6. Manitoulin Island, which is accessible by ferry from Tobermory on the Bruce Peninsula to the south and by swing bridge from Little Current to the north, is the largest freshwater lake island in the world.

7. The name of the MS Chi-Cheemaun–the ferry that takes visitors from Tobermory to Manitoulin Island–means “big canoe” in Ojibwe. It can carry 648 passengers and 143 vehicles, including transport trucks and buses.

8. Although Lake Superior is famous for shipwrecks–mostly because of Gordon Lightfoot–Lake Huron was hardest hit in the deadliest and most destructive natural disaster ever to hit the Great Lakes. On November 9, 1913, a storm across four of the five Great Lakes sank 10 ships and drove more than 20 more ashore on Lake Huron alone. In total, more than 250 sailors were killed.

9. More than a thousand shipwrecks have been reported on Lake Huron, including–according to some reports–the first European ship to sail on the Great Lakes. Le Griffon was built near Buffalo and sailed by Sieur de la Salle up to the Wisconsin side of Lake Michigan. The ship never made the return trip–and although two wrecks have been identified as its remain, neither has been officially verified.

10. Georgian Bay–one of the largest bays on Lake Huron–is 80 per cent of the size of Lake Ontario, and is sometimes called the sixth great lake.

11. Lake Huron has a lake retention time of 22 years, which is the measurement of time that water spends in a particular lake. It’s beaten out by Lake Michigan and Superior, with lake retention times of 99 and 191 years, respectively.

12. At 14 kilometres long, Wasaga Beach, located along Georgian Bay, is the longest freshwater beach in the world.

13. Fort St. Joseph, on St. Joseph Island, played a significant role in the War of 1812 when British, First Nations and Canadian soldiers left the island to capture the American fort on Mackinac island–the first military maneuver of the war.

14. According to an Ojibwa legend, a water monster named Mishebeshu (“giant lynx”) lives in an underwater den near the mouth of the Serpent River at the north end of Lake Huron.
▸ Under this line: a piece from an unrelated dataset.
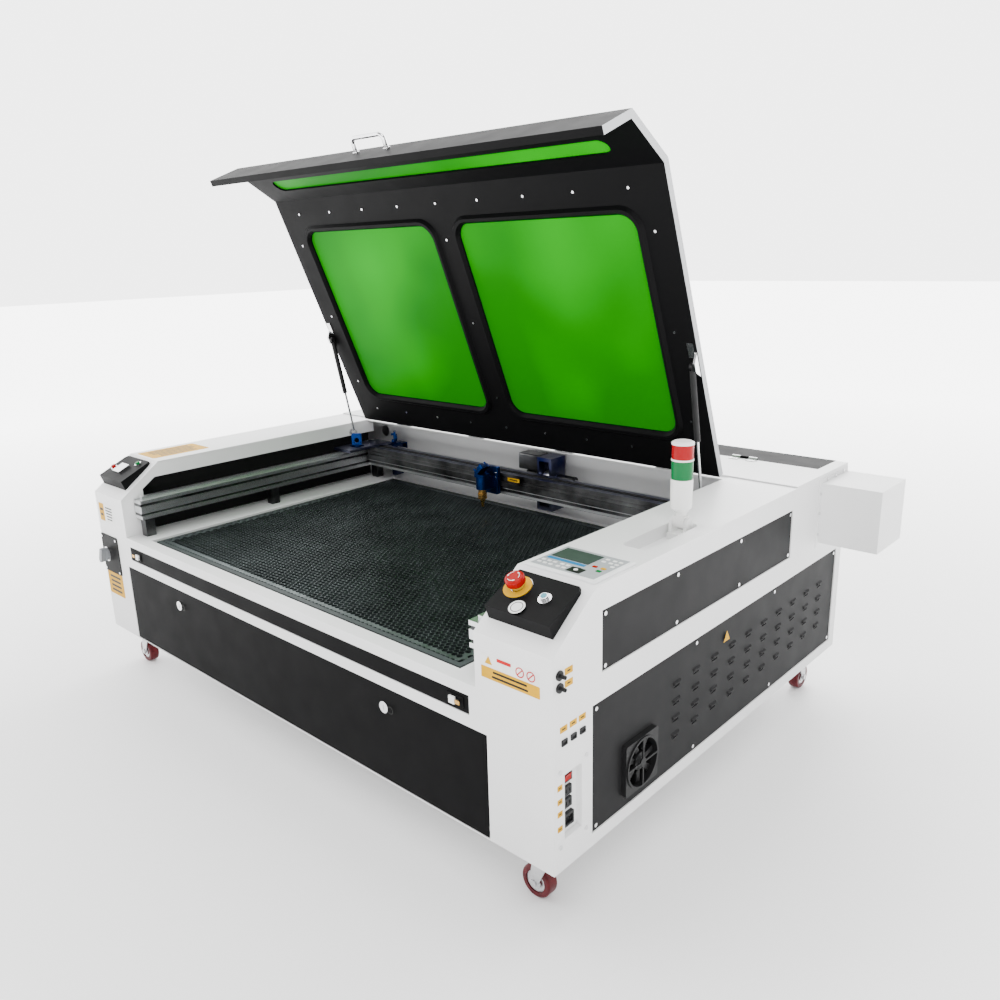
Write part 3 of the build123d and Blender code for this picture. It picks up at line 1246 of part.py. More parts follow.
for name, side, inside in (("left", -1, left_in), ("right", 1, right_in)):
    x = inside - side * strut_offset
    shift = Vector(x, 0, 0)
    low = shift + stud_point
    high = shift + ball_open
    with BuildPart() as rod:
        with BuildSketch(Plane(origin=low + strut_dir * 7, z_dir=strut_dir)):
            Circle(rod_outer)
        extrude(amount=shut_length - 14 - end_gap)
        with BuildSketch(Plane(origin=(x - 5, stud_y, stud_z), z_dir=(1, 0, 0))):
            Circle(8.5)
        extrude(amount=10)
        with BuildSketch(Plane(origin=(x - 5, stud_y, stud_z), z_dir=(1, 0, 0))):
            Circle(stud_radius + 0.06)
        extrude(amount=10, mode=Mode.SUBTRACT)
    save(f"strut_rod_{name}", rod.part)
    with BuildPart() as cylinder:
        start = high - strut_dir * (10 + tube_length)
        with BuildSketch(Plane(origin=start, z_dir=strut_dir)):
            Circle(tube_outer)
        extrude(amount=tube_length)
        with BuildSketch(Plane(origin=start, z_dir=strut_dir)):
            Circle(rod_outer + 0.06)
        extrude(amount=tube_length - 6, mode=Mode.SUBTRACT)
        with BuildSketch(Plane(origin=high + Vector(-5, 0, 0), z_dir=(1, 0, 0))):
            Circle(9)
        extrude(amount=10)
        with BuildSketch(Plane(origin=high - strut_dir * 12, z_dir=strut_dir)):
            Circle(4.2)
        extrude(amount=6)
    save(f"strut_tube_{name}", cylinder.part)

# ================================================================ rear cover
cover_gap = 1.5
cover_wrap = 66.0
cover_axis_z = rear_z + 4.0
cover_axis_y = cover_y0 + cover_gap / 2
cover_half = half - cover_side - cover_gap
cover_hinge_xs = (-680.0, 687.0)
cover_back = back + seam
cover_knuckle = 26.0
with BuildPart() as rear_cover:
    add(slab(-cover_half, cover_half, cover_y0 + cover_gap, cover_back + sheet, rear_in, rear_z))
    add(slab(-cover_half, cover_half, cover_back, cover_back + sheet, rear_z - cover_wrap, rear_in))
    for x in cover_hinge_xs:
        add(slab(x - cover_knuckle / 2, x + cover_knuckle / 2, cover_axis_y, cover_y0 + 24, rear_z, rear_z + 2))
        add(bar(4, (x - cover_knuckle / 2, cover_axis_y, cover_axis_z),
                (x + cover_knuckle / 2, cover_axis_y, cover_axis_z)))
        add(bar(2.05, (x - cover_knuckle / 2, cover_axis_y, cover_axis_z),
                (x + cover_knuckle / 2, cover_axis_y, cover_axis_z)), mode=Mode.SUBTRACT)
save("rear_cover", rear_cover.part)
for x in cover_hinge_xs:
    for side in (-1, 1):
        near = x + side * (cover_knuckle / 2 + seam)
        far = near + side * cover_knuckle
        with BuildPart() as fixed_leaf:
            add(slab(near, far, cover_y0 - 24, cover_axis_y, rear_z, rear_z + 2))
            add(bar(4, (min(near, far), cover_axis_y, cover_axis_z),
                    (max(near, far), cover_axis_y, cover_axis_z)))
        hinge_parts.append(fixed_leaf.part)
    hinge_parts.append(bar(2, (x - cover_knuckle / 2 - seam, cover_axis_y, cover_axis_z),
                           (x + cover_knuckle / 2 + seam, cover_axis_y, cover_axis_z)))
save("fixed_hinges", *hinge_parts)

# ================================================================ front door and flap
door_gap = 2.0
door_x = door_half - sheet - 0.6
door_low = door_z0 + door_gap
door_high = door_z1 - door_gap
lock_z = door_z1 - 49.0
lock_xs = {"left": -door_half + 314.0, "right": door_half - 314.0}
lock_radius = 10.0
with BuildPart() as front_door:
    add(slab(-door_x, door_x, front, front + sheet - seam, door_low, door_high))
    add(slab(-door_x + 12, door_x - 12, front + sheet - seam, front + 16, door_high - 4, door_high - 1))
    for side in (-1, 1):
        add(slab(side * (door_x - 12), side * (door_x - 15), front + sheet - seam, front + 16,
                 door_low + 12, door_high - 1))
    add(slab(-door_x + 67, door_x - 67, front + sheet - seam, front + 12, base_z + 67, base_z + 93))
    for side in (-1, 1):
        add(bar(door_pin + 1, (side * (door_x - 30), *door_pivot), (side * door_x, *door_pivot)))
        add(bar(door_pin, (side * door_x, *door_pivot), (side * door_half, *door_pivot)))
    for x in lock_xs.values():
        add(bar(lock_radius + 0.06, (x, front, lock_z), (x, front + sheet, lock_z)), mode=Mode.SUBTRACT)
save("front_door", front_door.part)

for name, x in lock_xs.items():
    with BuildPart() as lock:
        add(bar(lock_radius, (x, front - 4, lock_z), (x, front + 21, lock_z)))
        add(bar(14, (x, front - 4, lock_z), (x, front - 0.3, lock_z)))
        add(slab(x - 6, x + 60, front + 18, front + 21, lock_z - 7, lock_z + 7))
        add(slab(x - 1, x + 1, front - 4, front - 2, lock_z - 6, lock_z + 6), mode=Mode.SUBTRACT)
    save(f"door_lock_{name}", lock.part)

flap_gap = 1.0
latch_xs = {"left": (flap_left + 46.0, -1), "right": (flap_right - 38.0, 1)}
latch_z = (flap_z0 + flap_z1) / 2
latch_slot = 20.0
with BuildPart() as flap:
    add(slab(flap_left + flap_gap, flap_right - flap_gap, front, front + sheet - seam,
             flap_z0 + 2 * flap_gap, flap_z1 - flap_gap))
    for side, end in ((-1, flap_left), (1, flap_right)):
        add(bar(flap_pin + 1.5, (end - side * 17, *flap_pivot), (end - side * flap_gap, *flap_pivot)))
        add(bar(flap_pin, (end - side * flap_gap, *flap_pivot), (end + side * 5, *flap_pivot)))
    for x, side in latch_xs.values():
        add(slab(x - 24, x + 24, front - 2, front, latch_z - 13, latch_z + 13))
        add(slab(x - latch_slot / 2, x + latch_slot / 2, front - 2, front + sheet, latch_z - 4, latch_z + 4),
            mode=Mode.SUBTRACT)
save("feed_flap", flap.part)
for name, (x, side) in latch_xs.items():
    reach = (flap_right - 2) if side > 0 else (flap_left + 2)
    stem = x - side * 6
    with BuildPart() as latch:
        add(slab(stem - side * 3, reach, front + 4, front + 8, latch_z - 7, latch_z + 7))
        add(slab(stem - 3, stem + 3, front - 2.5, front + 4, latch_z - 3.7, latch_z + 3.7))
        add(slab(stem - 8, stem + 8, front - 7, front - 2.5, latch_z - 8, latch_z + 8))
    save(f"flap_latch_{name}", latch.part)

# ================================================================ casters
caster_inset = 78.0
wheel_radius, wheel_width = 37.5, 30.0
caster_plate_thick = 4.0
swivel_height = 18.0
trail = 26.0
axle_radius = 5.0
fork_gap = 2.0
kingpin = 6.0
caster_places = {
    "front_left": (-half + caster_inset, front + caster_inset, 180.0),
    "front_right": (half - caster_inset, front + caster_inset, 180.0),
    "rear_left": (-half + caster_inset, back - caster_inset, 90.0),
    "rear_right": (half - caster_inset, back - caster_inset, 90.0),
}
plate_z = base_z - caster_plate_thick
swivel_z = plate_z - swivel_height
plates = []
for x, y, turn in caster_places.values():
    with BuildPart() as plate:
        with Locations((x, y, base_z - caster_plate_thick / 2)):
            Box(95, 95, caster_plate_thick)
        fillet(plate.edges().filter_by(Axis.Z), 8)
    plates.append(plate.part)
    plates.append(ring(27, kingpin + 0.06, (x, y, swivel_z + 3), (x, y, plate_z)))
    for dx in (-36, 36):
        for dy in (-36, 36):
            plates.append(bar(6, (x + dx, y + dy, plate_z), (x + dx, y + dy, plate_z - 6)))
save("caster_plates", *plates)

for name, (x, y, turn) in caster_places.items():
    heading = math.radians(turn)
    ahead = Vector(math.cos(heading), math.sin(heading), 0)
    across = Vector(-math.sin(heading), math.cos(heading), 0)
    pivot = Vector(x, y, 0)
    axle = pivot + ahead * trail + Vector(0, 0, wheel_radius)
    leg_in = wheel_width / 2 + fork_gap
    with BuildPart() as fork:
        with BuildSketch(Plane(origin=pivot + Vector(0, 0, swivel_z + 2.5), z_dir=(0, 0, -1))):
            Circle(30)
        extrude(amount=5)
        add(bar(kingpin, (x, y, swivel_z), (x, y, plate_z - seam)))
        head_level = swivel_z - 2.5
        with BuildSketch(Plane(origin=pivot + Vector(0, 0, head_level) - across * (leg_in + 3),
                               x_dir=ahead, z_dir=across)):
            with BuildLine():
                Polyline((-22, 0), (26, 0), (26, 5), (-22, 5), close=True)
            make_face()
        extrude(amount=2 * (leg_in + 3))
        drop = head_level - wheel_radius
        for start in (-leg_in - 3, leg_in):
            with BuildSketch(Plane(origin=pivot + across * start + Vector(0, 0, head_level),
                                   x_dir=ahead, z_dir=across)):
                with BuildLine():
                    Polyline((-22, 0), (26, 0), (trail + 11, drop), (trail, drop + 11),
                             (trail - 11, drop), close=True)
                make_face()
            extrude(amount=3)
        add(bar(axle_radius, axle - across * (leg_in + 3), axle + across * (leg_in + 3)))
        add(bar(8, axle - across * (leg_in + 6), axle - across * (leg_in + 3)))
        add(bar(8, axle + across * (leg_in + 3), axle + across * (leg_in + 6)))
        with BuildSketch(Plane(origin=pivot + ahead * 26 + Vector(0, 0, head_level) - across * 14,
                               x_dir=ahead, z_dir=across)):
            with BuildLine():
                Polyline((-8, 0), (0, 0), (42, 14), (42, 20), (-8, 5), close=True)
            make_face()
        extrude(amount=28)
    save(f"caster_fork_{name}", fork.part)
    with BuildPart() as wheel:
        with BuildSketch(Plane(origin=axle - across * (wheel_width / 2), z_dir=across)):
            Circle(wheel_radius)
            Circle(axle_radius + 0.08, mode=Mode.SUBTRACT)
        extrude(amount=wheel_width)
        fillet(wheel.edges().filter_by(GeomType.CIRCLE).group_by(SortBy.RADIUS)[-1], 5)
        for side in (-1, 1):
            with BuildSketch(Plane(origin=axle + across * (side * wheel_width / 2), z_dir=across * side)):
                Circle(25)
                Circle(15, mode=Mode.SUBTRACT)
            extrude(amount=-4, mode=Mode.SUBTRACT)
    save(f"caster_wheel_{name}", wheel.part)

# ================================================================ screws
screws = []


def side_screws(x, points, direction):
    """Pan-head screws on a side wall."""
    for y, z in points:
        screws.append(bar(4.5, (x, y, z), (x + direction * 2.2, y, z)))


for side in (-1, 1):
    panel_face = side * (half - sheet)
    side_screws(panel_face, [(y, z) for y in (panel_front + 14, -150, 240, panel_back - 14)
                             for z in (panel_z0 + 12, panel_z1 - 12)], side)
    side_screws(panel_face, [(y, z) for y in (tower_panel_y0 + 12, -240, 40, tower_panel_y1 - 12)
                             for z in (tower_panel_z0 + 10, tower_panel_z1 - 10)], side)
side_screws(half, [(tray_y0 - 12, tray_z1 + 10), (tray_y1 + 12, tray_z1 + 10),
                   (tray_y0 - 12, tray_z0 - 10), (tray_y1 + 12, tray_z0 - 10)], 1)
side_screws(half + box_wall, [(box_y0 - 8, box_z0 + up) for up in (26, 86, 141)], 1)
side_screws(half + box_wall, [(box_y0 + along, box_z1 + 6) for along in (32, 87, 142)], 1)
for x, z in ((isolator_x0 + 9, isolator_z1 - 9), (isolator_x1 - 9, isolator_z1 - 9),
             (isolator_x0 + 9, isolator_z0 + 9), (isolator_x1 - 9, isolator_z0 + 9)):
    screws.append(bar(4, (x, front - isolator_thick, z), (x, front - isolator_thick - 2.2, z)))
save("panel_screws", *screws)
print(len(saved), "nodes")
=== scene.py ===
"""Looks for a large laser engraver with an open lid: finishes, fine pieces and a studio stage."""
import json
import math

import bpy
import numpy as np
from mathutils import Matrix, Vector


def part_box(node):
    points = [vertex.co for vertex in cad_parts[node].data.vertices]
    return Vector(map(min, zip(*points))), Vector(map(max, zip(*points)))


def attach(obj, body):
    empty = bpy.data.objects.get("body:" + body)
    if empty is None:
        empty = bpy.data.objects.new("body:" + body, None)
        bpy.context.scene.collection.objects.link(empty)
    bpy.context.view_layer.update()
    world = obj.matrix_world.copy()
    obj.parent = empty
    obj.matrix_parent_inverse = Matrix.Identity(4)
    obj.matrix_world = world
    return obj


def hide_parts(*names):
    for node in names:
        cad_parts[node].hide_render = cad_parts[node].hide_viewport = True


bl_info = {
    "name": "Laser engraver looks",
    "version": (1, 0, 0),
    "blender": (4, 5, 0),
    "location": "View3D > Sidebar > Engraver",
    "description": "Finishes, fine pieces and a studio stage for a laser engraver",
    "category": "Object",
}

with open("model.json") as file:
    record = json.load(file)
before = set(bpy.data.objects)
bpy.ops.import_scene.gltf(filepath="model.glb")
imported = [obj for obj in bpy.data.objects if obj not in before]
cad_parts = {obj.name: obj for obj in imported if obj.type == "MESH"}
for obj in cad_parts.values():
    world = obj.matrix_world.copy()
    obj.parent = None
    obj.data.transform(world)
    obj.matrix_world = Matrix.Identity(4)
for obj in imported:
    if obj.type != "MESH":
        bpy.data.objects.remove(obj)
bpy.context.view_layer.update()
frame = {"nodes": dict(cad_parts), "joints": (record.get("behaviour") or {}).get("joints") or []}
NODES = frame["nodes"]
JOINTS = {joint["name"]: joint for joint in frame["joints"]}
X, Y, Z = np.eye(3)
MM = 0.001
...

15. Although Lake Huron has had problems with invasive species–namely, zebra and quagga mussels, round gobies, alewife and lampreys–fishing is still a popular activity, with walleye, smallmouth bass and Northern pike available.

16. Enjoy pretending to be a lighthouse keeper in the McKay Island lighthouse, the only housekeeping lighthouse in Ontario. Accessible by car, the lighthouse dates from 1907, and is located on the easterly point of Mckay Island.

17. Lake Huron doesn’t freeze over very often–on average, only once per decade. In 2014, more than 95 per cent of the lake was covered in ice–the first time this has happened since 2003.

18. Although the winter of 2014 was a biggie in terms of ice on the Great Lakes, photos circulated of “Lake Huron Ice Waves” weren’t actually real–they were photos of blue icebergs in Antarctica.

19. Lake Huron boasts an underwater forest of 7000-year-old petrified trees off of Lexington, Michigan.

20. While it receives water from Lake Superior and Lake Michigan, Lake Huron drains into Lake Erie through the St. Clair River-Lake St. Clair-Detroit River system.